>> start
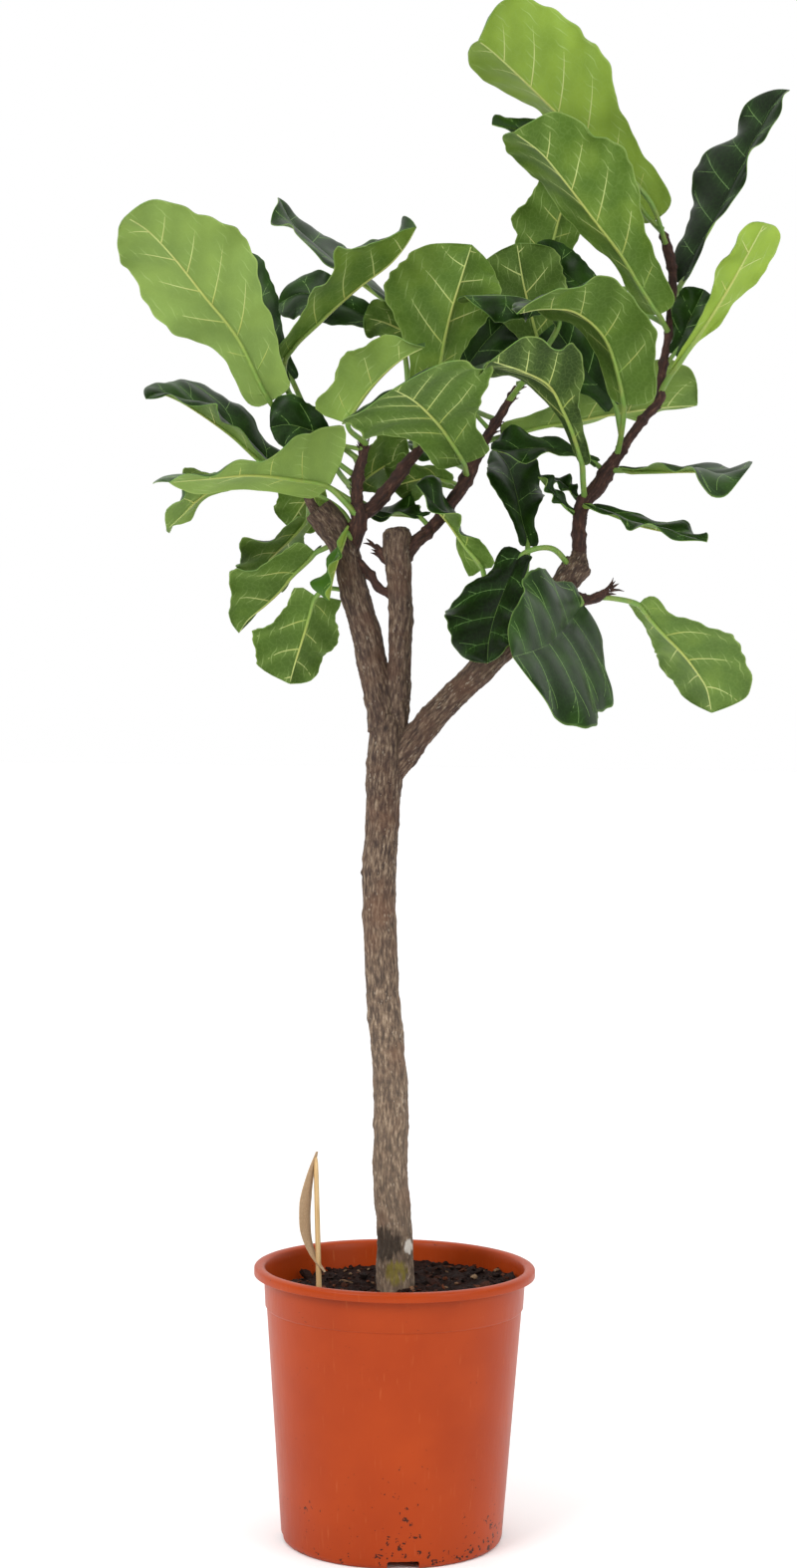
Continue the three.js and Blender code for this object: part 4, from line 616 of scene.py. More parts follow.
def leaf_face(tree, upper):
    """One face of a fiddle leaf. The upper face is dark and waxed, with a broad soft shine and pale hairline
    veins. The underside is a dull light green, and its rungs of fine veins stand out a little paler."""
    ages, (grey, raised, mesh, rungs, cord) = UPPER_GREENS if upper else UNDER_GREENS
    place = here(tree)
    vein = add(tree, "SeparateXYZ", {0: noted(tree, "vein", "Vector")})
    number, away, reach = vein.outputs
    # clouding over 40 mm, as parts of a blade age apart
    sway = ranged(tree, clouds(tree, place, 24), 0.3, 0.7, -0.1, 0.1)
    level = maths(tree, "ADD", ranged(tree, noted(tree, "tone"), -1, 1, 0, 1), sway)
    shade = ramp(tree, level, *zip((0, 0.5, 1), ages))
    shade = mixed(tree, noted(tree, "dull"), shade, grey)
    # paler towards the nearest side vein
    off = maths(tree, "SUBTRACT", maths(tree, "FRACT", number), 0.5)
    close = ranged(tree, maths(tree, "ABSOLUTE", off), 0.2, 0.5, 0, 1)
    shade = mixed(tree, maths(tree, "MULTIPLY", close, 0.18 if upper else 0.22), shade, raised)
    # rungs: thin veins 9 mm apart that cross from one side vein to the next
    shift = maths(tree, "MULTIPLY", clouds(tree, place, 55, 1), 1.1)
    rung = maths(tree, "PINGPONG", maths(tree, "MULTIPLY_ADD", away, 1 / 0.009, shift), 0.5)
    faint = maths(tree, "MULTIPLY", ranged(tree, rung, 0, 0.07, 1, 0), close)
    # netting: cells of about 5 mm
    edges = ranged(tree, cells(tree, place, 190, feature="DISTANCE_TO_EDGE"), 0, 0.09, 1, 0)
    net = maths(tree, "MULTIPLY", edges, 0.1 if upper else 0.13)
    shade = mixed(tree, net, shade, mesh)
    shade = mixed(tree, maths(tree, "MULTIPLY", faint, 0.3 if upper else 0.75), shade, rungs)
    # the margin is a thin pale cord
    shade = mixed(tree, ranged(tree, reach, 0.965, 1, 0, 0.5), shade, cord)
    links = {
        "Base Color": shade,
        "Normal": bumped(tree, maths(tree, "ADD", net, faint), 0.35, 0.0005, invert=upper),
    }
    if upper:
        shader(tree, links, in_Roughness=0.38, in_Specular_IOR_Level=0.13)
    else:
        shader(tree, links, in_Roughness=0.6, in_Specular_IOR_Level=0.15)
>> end
>> start
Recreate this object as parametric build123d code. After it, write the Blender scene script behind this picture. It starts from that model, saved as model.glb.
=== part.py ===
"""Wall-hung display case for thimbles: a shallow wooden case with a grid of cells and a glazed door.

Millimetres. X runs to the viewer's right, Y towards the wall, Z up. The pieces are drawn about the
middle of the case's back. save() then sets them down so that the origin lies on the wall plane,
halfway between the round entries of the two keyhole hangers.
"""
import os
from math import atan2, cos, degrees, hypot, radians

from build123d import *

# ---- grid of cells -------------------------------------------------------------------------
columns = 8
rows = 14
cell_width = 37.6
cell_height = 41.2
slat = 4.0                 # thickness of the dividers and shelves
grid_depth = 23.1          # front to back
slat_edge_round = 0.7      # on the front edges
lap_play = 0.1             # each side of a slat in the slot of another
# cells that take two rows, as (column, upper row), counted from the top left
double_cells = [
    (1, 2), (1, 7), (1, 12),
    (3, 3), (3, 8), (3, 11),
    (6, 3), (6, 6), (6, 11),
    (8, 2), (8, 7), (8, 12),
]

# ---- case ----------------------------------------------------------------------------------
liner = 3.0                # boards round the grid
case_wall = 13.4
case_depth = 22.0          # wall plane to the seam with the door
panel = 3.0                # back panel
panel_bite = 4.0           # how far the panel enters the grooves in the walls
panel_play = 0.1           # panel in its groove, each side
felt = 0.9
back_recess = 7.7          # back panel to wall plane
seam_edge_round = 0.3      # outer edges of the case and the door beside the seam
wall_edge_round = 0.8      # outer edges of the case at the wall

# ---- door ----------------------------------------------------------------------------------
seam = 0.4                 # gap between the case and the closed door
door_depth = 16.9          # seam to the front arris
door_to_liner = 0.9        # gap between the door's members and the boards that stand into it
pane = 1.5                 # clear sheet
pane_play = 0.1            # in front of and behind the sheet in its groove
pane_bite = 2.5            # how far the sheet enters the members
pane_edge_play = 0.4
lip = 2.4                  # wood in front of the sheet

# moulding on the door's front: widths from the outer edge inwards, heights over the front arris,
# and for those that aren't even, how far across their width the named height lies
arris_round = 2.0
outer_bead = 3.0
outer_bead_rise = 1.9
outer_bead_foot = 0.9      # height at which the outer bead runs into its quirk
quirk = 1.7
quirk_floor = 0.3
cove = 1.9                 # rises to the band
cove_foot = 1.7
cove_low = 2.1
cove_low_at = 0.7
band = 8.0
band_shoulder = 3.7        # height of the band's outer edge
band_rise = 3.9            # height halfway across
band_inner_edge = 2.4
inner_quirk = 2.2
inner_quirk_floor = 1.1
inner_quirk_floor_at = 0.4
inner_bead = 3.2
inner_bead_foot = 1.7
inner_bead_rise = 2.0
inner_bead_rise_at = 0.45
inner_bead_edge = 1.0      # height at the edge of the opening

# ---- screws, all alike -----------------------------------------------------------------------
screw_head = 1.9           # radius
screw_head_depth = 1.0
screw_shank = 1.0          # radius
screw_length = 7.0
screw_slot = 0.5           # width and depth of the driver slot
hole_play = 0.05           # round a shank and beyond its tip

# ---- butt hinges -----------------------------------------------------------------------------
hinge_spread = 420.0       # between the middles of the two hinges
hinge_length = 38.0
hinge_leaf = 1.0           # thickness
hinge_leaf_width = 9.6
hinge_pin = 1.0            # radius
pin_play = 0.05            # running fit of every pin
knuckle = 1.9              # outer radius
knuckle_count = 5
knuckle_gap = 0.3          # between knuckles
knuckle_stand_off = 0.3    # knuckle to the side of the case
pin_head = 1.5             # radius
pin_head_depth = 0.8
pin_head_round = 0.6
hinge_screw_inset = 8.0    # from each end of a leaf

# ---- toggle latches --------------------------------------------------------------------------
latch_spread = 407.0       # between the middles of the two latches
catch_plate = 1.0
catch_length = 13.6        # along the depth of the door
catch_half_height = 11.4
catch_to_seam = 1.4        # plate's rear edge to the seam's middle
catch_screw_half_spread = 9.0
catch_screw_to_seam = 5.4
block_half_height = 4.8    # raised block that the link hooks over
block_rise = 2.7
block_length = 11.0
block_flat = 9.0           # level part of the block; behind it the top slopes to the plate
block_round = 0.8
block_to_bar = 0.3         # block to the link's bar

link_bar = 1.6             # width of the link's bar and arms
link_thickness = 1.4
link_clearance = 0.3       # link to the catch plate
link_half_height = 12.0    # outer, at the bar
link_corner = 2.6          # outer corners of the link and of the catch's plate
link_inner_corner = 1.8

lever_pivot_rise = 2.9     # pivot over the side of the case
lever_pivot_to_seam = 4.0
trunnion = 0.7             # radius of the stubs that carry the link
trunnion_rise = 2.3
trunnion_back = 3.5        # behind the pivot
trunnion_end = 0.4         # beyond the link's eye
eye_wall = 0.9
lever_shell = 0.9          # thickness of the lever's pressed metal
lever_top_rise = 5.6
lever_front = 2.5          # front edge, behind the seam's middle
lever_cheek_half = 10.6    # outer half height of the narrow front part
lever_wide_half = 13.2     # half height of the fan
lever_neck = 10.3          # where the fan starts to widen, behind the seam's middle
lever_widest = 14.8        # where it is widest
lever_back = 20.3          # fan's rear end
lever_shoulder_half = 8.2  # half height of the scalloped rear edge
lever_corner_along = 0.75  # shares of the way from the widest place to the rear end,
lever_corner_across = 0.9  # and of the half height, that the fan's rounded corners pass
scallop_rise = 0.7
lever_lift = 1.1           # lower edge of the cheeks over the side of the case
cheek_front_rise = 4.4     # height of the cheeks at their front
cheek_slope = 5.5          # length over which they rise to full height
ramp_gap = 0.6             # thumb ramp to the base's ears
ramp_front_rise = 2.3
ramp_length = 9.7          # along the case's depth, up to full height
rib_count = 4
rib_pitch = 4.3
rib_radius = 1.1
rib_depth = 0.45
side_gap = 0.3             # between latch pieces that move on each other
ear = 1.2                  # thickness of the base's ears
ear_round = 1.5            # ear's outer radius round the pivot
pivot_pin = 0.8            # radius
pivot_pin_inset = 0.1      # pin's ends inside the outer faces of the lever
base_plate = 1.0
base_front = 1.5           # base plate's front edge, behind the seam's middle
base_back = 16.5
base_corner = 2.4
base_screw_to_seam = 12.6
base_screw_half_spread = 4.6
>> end
> [The task]: Give again only the lines from the one bearing "Recreate this object" through the one bearing "a glazed door.", exactly as they stand.

> [Result]:
Recreate this object as parametric build123d code. After it, write the Blender scene script behind this picture. It starts from that model, saved as model.glb.
=== part.py ===
"""Wall-hung display case for thimbles: a shallow wooden case with a grid of cells and a glazed door.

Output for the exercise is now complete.